**What is asked**
Go through the listing and write out all of it exactly.

**Stored data**
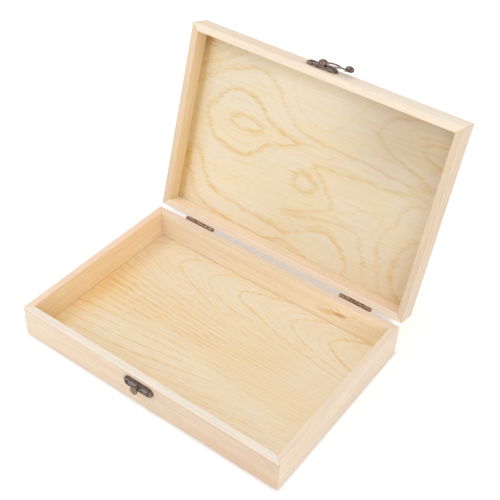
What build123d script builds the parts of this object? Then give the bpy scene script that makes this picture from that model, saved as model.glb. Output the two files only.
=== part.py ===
from build123d import *
import math
import os

# A shallow pine box with a plywood floor and lid panel, two pin hinges on its back and a
# hook latch on its front, standing open. Millimetres. X runs along the box, Y from the
# front to the back and Z up. The origin is the middle of the base tray's underside.

# Box
box_length = 250.0
box_width = 170.0
base_height = 30.5
lid_height = 19.5
wall_thickness = 6.5
floor_thickness = 3.5
top_thickness = 5.0
rebate_width = 3.0
panel_clearance = 0.1
base_edge_round = 3.0
lid_edge_round = 2.7
rim_edge_round = 0.6
corner_round = 1.3
lip_land = 0.3
seam_gap = 0.2
lid_open_angle = 105.0

# Hinges
hinge_length = 30.0
hinge_inset = 43.8
hinge_shift = 0.8
leaf_width = 10.0
leaf_thickness = 0.8
leaf_corner_round = 1.5
middle_knuckle_length = 14.6
knuckle_radius = 1.5
knuckle_end_gap = 0.15
knuckle_wood_gap = 0.2
pin_radius = 0.7
pin_fit = 0.05
pin_end_height = 0.4
leaf_nail_inset = 4.6
leaf_nail_drop = 6.2

# Nails
nail_shank_radius = 0.55
nail_length = 5.6
nail_point_length = 1.2
nail_head_radius = 1.2
nail_head_height = 0.55
nail_hole_clearance = 0.05

# Latch plates, one on the lid and one on the base
latch_shift = -2.7
latch_plate_rise = 8.8
keeper_plate_drop = 8.5
plate_length = 28.0
plate_height = 9.0
plate_thickness = 2.6
plate_bevel = 1.1
plate_rim_width = 1.9
plate_field_depth = 0.6
plate_nail_reach = 10.2

# Pivot of the latch arm
collar_radius = 3.3
collar_height = 1.6
rivet_shank_radius = 1.1
rivet_fit = 0.05
rivet_head_radius = 2.3
rivet_head_height = 0.8
arm_face_gap = 0.1

# Stud on the keeper plate that the hook goes round
stem_radius = 2.1
stem_foot_radius = 2.4
stem_foot_height = 0.6
tenon_radius = 1.1
tenon_fit = 0.02
post_head_radius = 3.3
post_head_thickness = 1.4
post_head_round = 0.6
hook_head_gap = 0.4

# Latch arm
arm_thickness = 1.0
arm_edge_round = 0.3
arm_rest_angle = -3.0
hub_radius = 3.8
hub_boss_radius = 3.5
hub_boss_height = 0.6
loop_half_length = 7.0
loop_half_width = 4.6
loop_reach = 8.4
loop_angle = 11.0
loop_bar_width = 1.3
loop_end_width = 2.2
hook_width = 1.8
hook_stem_gap = 0.4
hook_start_angle = 0.0
hook_end_angle = 150.0
knob_angle = 53.0
knob_radius = 2.5
knob_half_length = 3.7
knob_end_cut = 0.1
knob_post_gap = 0.25
knob_lift = 1.2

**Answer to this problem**
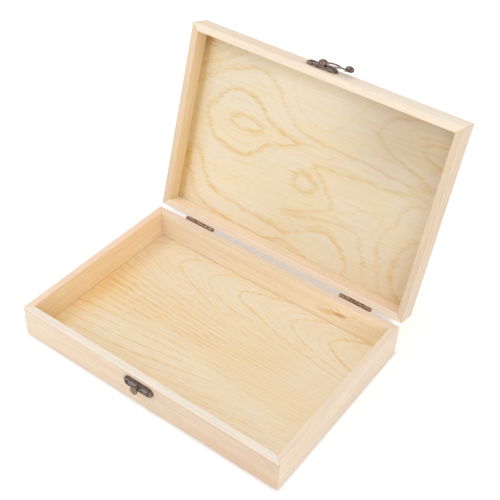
What build123d script builds the parts of this object? Then give the bpy scene script that makes this picture from that model, saved as model.glb. Output the two files only.
=== part.py ===
from build123d import *
import math
import os

# A shallow pine box with a plywood floor and lid panel, two pin hinges on its back and a
# hook latch on its front, standing open. Millimetres. X runs along the box, Y from the
# front to the back and Z up. The origin is the middle of the base tray's underside.

# Box
box_length = 250.0
box_width = 170.0
base_height = 30.5
lid_height = 19.5
wall_thickness = 6.5
floor_thickness = 3.5
top_thickness = 5.0
rebate_width = 3.0
panel_clearance = 0.1
base_edge_round = 3.0
lid_edge_round = 2.7
rim_edge_round = 0.6
corner_round = 1.3
lip_land = 0.3
seam_gap = 0.2
lid_open_angle = 105.0

# Hinges
hinge_length = 30.0
hinge_inset = 43.8
hinge_shift = 0.8
leaf_width = 10.0
leaf_thickness = 0.8
leaf_corner_round = 1.5
middle_knuckle_length = 14.6
knuckle_radius = 1.5
knuckle_end_gap = 0.15
knuckle_wood_gap = 0.2
pin_radius = 0.7
pin_fit = 0.05
pin_end_height = 0.4
leaf_nail_inset = 4.6
leaf_nail_drop = 6.2

# Nails
nail_shank_radius = 0.55
nail_length = 5.6
nail_point_length = 1.2
nail_head_radius = 1.2
nail_head_height = 0.55
nail_hole_clearance = 0.05

# Latch plates, one on the lid and one on the base
latch_shift = -2.7
latch_plate_rise = 8.8
keeper_plate_drop = 8.5
plate_length = 28.0
plate_height = 9.0
plate_thickness = 2.6
plate_bevel = 1.1
plate_rim_width = 1.9
plate_field_depth = 0.6
plate_nail_reach = 10.2

# Pivot of the latch arm
collar_radius = 3.3
collar_height = 1.6
rivet_shank_radius = 1.1
rivet_fit = 0.05
rivet_head_radius = 2.3
rivet_head_height = 0.8
arm_face_gap = 0.1

# Stud on the keeper plate that the hook goes round
stem_radius = 2.1
stem_foot_radius = 2.4
stem_foot_height = 0.6
tenon_radius = 1.1
tenon_fit = 0.02
post_head_radius = 3.3
post_head_thickness = 1.4
post_head_round = 0.6
hook_head_gap = 0.4

# Latch arm
arm_thickness = 1.0
arm_edge_round = 0.3
arm_rest_angle = -3.0
hub_radius = 3.8
hub_boss_radius = 3.5
hub_boss_height = 0.6
loop_half_length = 7.0
loop_half_width = 4.6
loop_reach = 8.4
loop_angle = 11.0
loop_bar_width = 1.3
loop_end_width = 2.2
hook_width = 1.8
hook_stem_gap = 0.4
hook_start_angle = 0.0
hook_end_angle = 150.0
knob_angle = 53.0
knob_radius = 2.5
knob_half_length = 3.7
knob_end_cut = 0.1
knob_post_gap = 0.25
knob_lift = 1.2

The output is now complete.